China’s strong presence and influence in future of the Middle East

Referring to the Chinese presence in development and reconstruction projects in the occupied territories, the West Asia affairs expert said: The Chinese have undertaken reconstruction and development project of Haifa port and even Trump has warned Netanyahu many times about that issue, but the Israelis did not accept! They also seem to be aware that China’s presence and influence in the future of the Middle East is certain.

According to Najafi; there is no country in the Middle East that does not welcome China’s presence and influence in the region, and everyone wants to work with China in the new Middle East.

Regarding the consequences of strengthening China’s role in Syria, especially in the fight against terrorism, he said: The Chinese certainly want the issue of terrorism in Syria to be resolved first and foremost for the sake of their investment security, of course, ISIS now has no presence or influence in Syria, except in parts to the east and to a lesser extent in central Syria; but the issue of Idlib still remains, where some of those terrorists are being supported by some Arab countries in the region and Turkey. If the Idlib issue ends, China’s security concerns in Syria will be resolved, and China sees this as an opportunity.

Najafi stressed: Presence of the Chinese foreign minister in Damascus after 10 years could be a prelude to the country’s desire for a broad economic presence in Syria. However, the Chinese economic presence in Syria deprives Iran of opportunities; but it also provides opportunities, including a “belt road” project that passes through Iran, which can greatly help discuss Iran’s transportation and logistics issues.

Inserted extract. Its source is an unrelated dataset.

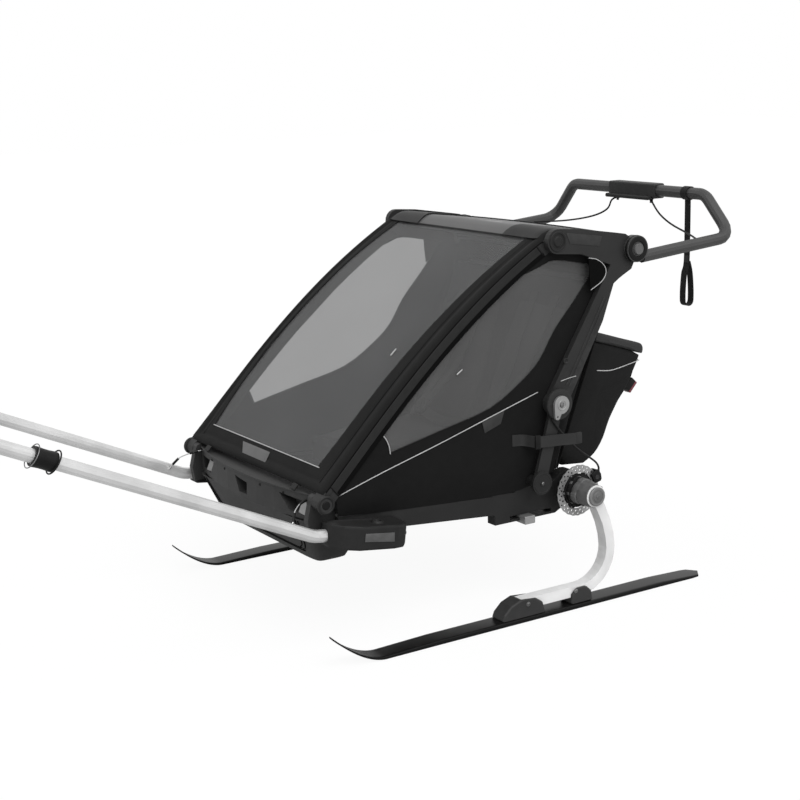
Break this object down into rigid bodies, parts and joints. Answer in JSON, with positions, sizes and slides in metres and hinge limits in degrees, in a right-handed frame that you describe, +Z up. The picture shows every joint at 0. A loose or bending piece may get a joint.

The Syrian affairs expert continued: Incidentally, the Israelis also tried very hard not to implement the path that the Chinese are pursuing. They intended that by connecting the port of Haifa to the Persian Gulf and Arab countries, the path connecting China to the Mediterranean and Europe pass through that port, but the Chinese seem to be considering the route through Iran, which will also provide many strategic advantages for them as well.